In a further step to protect workers, the bill prohibits third party agents from charging the claimant a fee for acting on their behalf.

It further seeks to empower the board to appoint regional appeal committees for each region, as determined by the labour minister.

Seruwe said an important aspect of the bill was to give the minister the authority to improve benefits as and when the need arose through regulation, without having to go through Parliament.

“This means that she [Mildred Oliphant] can improve benefits from year to year,” said the commissioner.

A successful turnaround

Speaking after the tabling of the bill in February and March, Seruwe was upbeat about the turnaround in the way the fund was managed and its recent performance. Specifically, the commissioner highlighted the improvements in governance and revenue collection as key focus areas in the turnaround strategy.

“Equally important is to state that more effective controls were put in place to reduce fraud,” he said. “It is also worth mentioning that we brought new technology to the extent that for the first time we received a clean audit – which was a foretaste of things to come.”

He said the Unemployment Insurance Board and investment committee had put strategies in place to ensure better investments and that the strong financial position of the fund would offer South African workers better benefits.

The fund currently has R120 billion in accumulated reserves.

One of the fund’s key partnerships is with the Industrial Development Corporation (IDC), whose main objective is to create and retain the maximum number of sustainable jobs spread over all the industrial sectors and in each province.

The partnership with the IDC is based on a responsible investment strategy that seeks to generate both financial and sustainable value.

The partnership grew out of the 2008 economic crisis, during which the fund saw an increase in benefit claims due to large-scale retrenchments and companies being forced to shut down. The IDC approached the fund with a proposal to fund the IDC to assist companies in distress.

Christine Fourie, director of treasury, investments and actuarial services at the fund, said: “Both parties saw the need and benefit for a partnership to assist companies in distress. The benefits for the fund would mean job retention and job creation.”

The fund’s investment portfolio is held by the Public Investment Corporation (PIC), which is the fund’s investment manager.

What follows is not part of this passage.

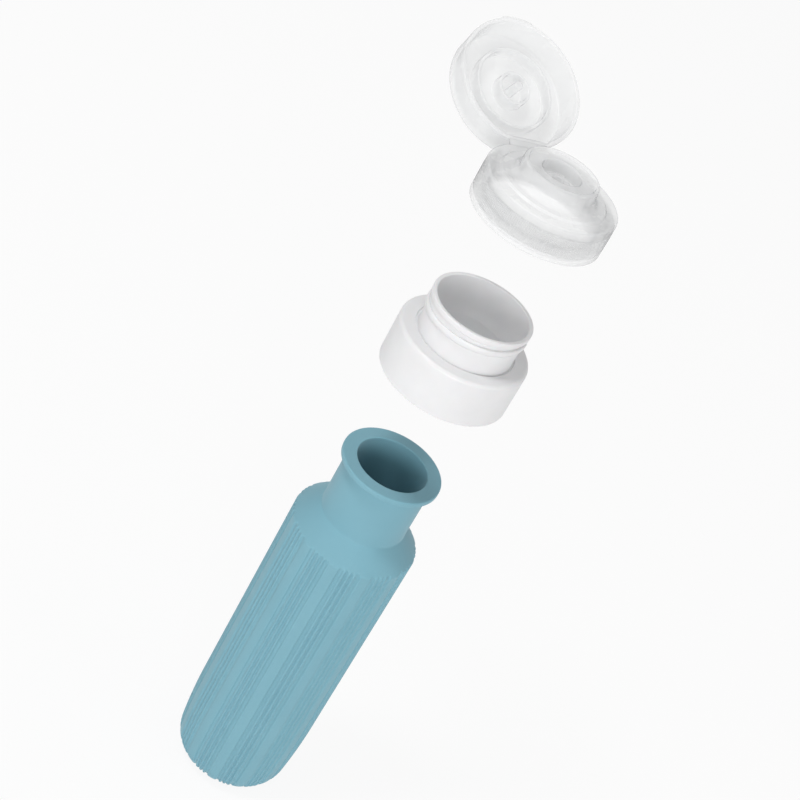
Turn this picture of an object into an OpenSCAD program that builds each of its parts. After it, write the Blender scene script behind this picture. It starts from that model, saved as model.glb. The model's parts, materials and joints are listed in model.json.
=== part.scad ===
// Squeezable travel bottle: a ribbed soft bottle, a screw collar and a flip-top cap.
// The pieces stand on one upright axis, drawn apart the way they are put together.
// Z points up from the middle of the base, and the lid's hinge is at the +Y side.

/* [Soft bottle] */
// Diameter over the crests of the grip ribs
body_d = 40; // [36:0.5:46]
// Height from the base to the mouth
bottle_h = 135; // [115:1:160]
// Thickness of the soft wall below the ribs
wall = 1.9; // [1.4:0.1:2.6]
// Thickness of the floor
floor_t = 2.4; // [1.6:0.1:4]
// Radius of the turn from the side into the base
base_round_r = 7; // [5.5:0.5:9]
// Radius of the long curve that draws the side in above the base
taper_r = 212; // [150:2:260]
// Height of the sloping shoulder
shoulder_h = 6.4; // [5:0.1:10]
// Outer diameter of the neck
neck_d = 27.1; // [25:0.1:28]
// Bore of the mouth
mouth_d = 22.3; // [19:0.1:23]
// Height of the neck from the top of the shoulder to the mouth
neck_h = 21.1; // [18:0.1:24]
// Radius of the soft turn from the shoulder into the neck
neck_fillet_r = 1; // [0.6:0.1:3]

/* [Grip ribs] */
// Height of the tallest rib above the wall
rib_h = 0.5; // [0.3:0.05:0.8]
// How many times the group of one wide rib and three narrow ones goes round
rib_groups = 12; // [9:1:14]

/* [Sealing lip] */
// Outer diameter of the rolled lip at the mouth
lip_d = 31.4; // [30:0.1:31.6]
// Thickness of the lip at its edge
lip_t = 1.8; // [1.2:0.1:2.4]
// Radius that rounds the lip's upper edge
lip_round_r = 0.7; // [0.3:0.1:1]

/* [Screw collar] */
// Outer diameter of the collar's skirt
collar_d = 39.1; // [38:0.1:41]
// Height of the skirt
skirt_h = 14.6; // [12:0.2:18]
// Thickness of the collar's skirt and deck
collar_wall = 1.5; // [1.2:0.1:2]
// Width of the skirt's lower edge, outside the sloping seat
skirt_edge_t = 0.5; // [0.3:0.1:0.8]
// Radius that rounds the skirt's upper edge
collar_round_r = 1.2; // [0.6:0.1:1.5]
// Outer diameter of the threaded neck between its thread and the bead
finish_d = 28.8; // [28.4:0.1:29.6]
// Outer diameter of the bead round the rim
bead_d = 30.1; // [29.8:0.1:30.6]
// Height of the bead
bead_h = 1.5; // [1:0.1:2.5]
// Height of the threaded neck above the deck
finish_h = 11.6; // [9:0.2:13]
// Running gap between the soft neck and the collar's bore
neck_gap = 0.25; // [0.15:0.05:0.4]

/* [Cap] */
// Diameter of the cap at its lower edge
cap_d = 38.2; // [37.6:0.1:40]
// Thickness of the cap's side across both skirts and the gap between them
cap_side_t = 3.15; // [3:0.05:3.3]
// How much smaller the cap is above its lower band
cap_band_step = 0.1; // [0.05:0.05:0.2]
// Height of the plain lower band
cap_band_h = 1.6; // [1:0.1:3]
// Height from the lower edge to the ledge that the lid closes on
cap_h = 10.4; // [10:0.1:14]
// Thickness of the top over the screw skirt
deck_t = 0.9; // [0.7:0.1:1.2]
// Thickness of the outer skirt, the screw skirt and the dome's wall
cap_wall = 1.1; // [0.9:0.1:1.2]
// Radius that rounds the cap's upper edge
cap_round_r = 0.7; // [0.4:0.1:1]
// Height of the raised deck inside the ledge
deck_step_h = 0.6; // [0.3:0.1:0.8]
// Diameter of the raised pouring dome, as a share of the cap's
dome_share = 0.56; // [0.52:0.01:0.58]
// Height of the dome above the raised deck
dome_h = 5; // [4:0.1:5.4]
// Radius of the hollow sweep from the deck up into the dome's wall
dome_sweep_r = 2; // [1:0.1:2.6]
// Radius that rounds the dome's upper edge
dome_round_r = 0.6; // [0.4:0.1:0.8]
// Width of the rim round the dished top of the dome
dome_rim_t = 1.1; // [0.9:0.1:1.6]
// Depth of the dish in the dome
dish_h = 0.5; // [0.3:0.1:0.8]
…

Surplus UIF funds are transferred to the PIC to be invested in accordance with the fund’s social responsibility investment strategy.

These surplus funds are attained due to improved contribution-collection processes and returns from the investment portfolio.

The fund committed between 10% and 20% of its total investment portfolio’s strategic asset allocation towards developmental instruments.

Stemming the tide of job losses

The Department of Labour was one of the government departments that played a pivotal role in creating employment in the wake of the 2008/09 global financial crisis.

DID YOU KNOW?

The Unemployment Insurance Act (Act No 63 of 2001) became operational on April 1 2002. The purpose of the act was to establish a fund to which employers and employees would contribute and from which employees who became unemployed, or their beneficiaries, as the case may be, could benefit. This was to mitigate the harmful economic and social effects of unemployment. 

  1. Contributing to the Training Lay-Off Scheme by helping companies facing economic distress to cope with the crisis. Rather than employees being retrenched, they were retrained and re-employed by the companies they worked for. 
  2. Working jointly with the mining sector in North West’s platinum belt by contributing to community housing development. 
  3. Improving service delivery by introducing an online registration and claim-processing system.

It was instrumental in introducing labour market programmes that resulted in launching initiatives such as the Training Lay Off scheme, which are aimed at companies that are in financial distress and whose employees are facing possible retrenchment.

In terms of the scheme, employment is suspended under certain conditions for a worker or group of workers who are then sent on training. The employer gains through reduced payroll costs for six months or more. The company also benefits from the improved skills levels of its employers paid for by the UIF.

More than 90 companies, among them Mercedes-Benz SA and BMW SA, have benefited from the scheme since its inception.

Moreover, the scheme provides for unemployed workers to receive training to improve their prospects of future employment instead of receiving a payout.

The UIF has signed funding agreements with 15 technical vocational education and training colleges, while projects are also being conducted with various sector education and training authorities in the fields of media and communications, energy and water services, transport and engineering.

The training funding the UIF has made in the past is beginning to yield positive results. One such project is the funding partnership between the UIF and the Mining Qualifications Authority in which both parties contributed R90 million to train 1 000 learners to obtain mining-related qualifications as artisans.

The UIF contribution in the project was R45 million and 431 beneficiaries and 569 non-UIF beneficiaries were enrolled for the training. Six-hundred-and-sixty-seven of them completed the training and 400 of them have found work.

The UIF has also entered into four partnership projects with the Transport Education Training Authority in fields as diverse as scuba diving, professional driving, aviation mechanics and pilot training.

Commissioner Seruwe has called on workers to check if employers have registered them for UIF, adding that it could be devastating if they discovered at the tail end of their working life that this had not happened.

He said the UIF had every reason to be proud of its achievements and was in a good position to lend a helping hand to the millions of workers around South Africa.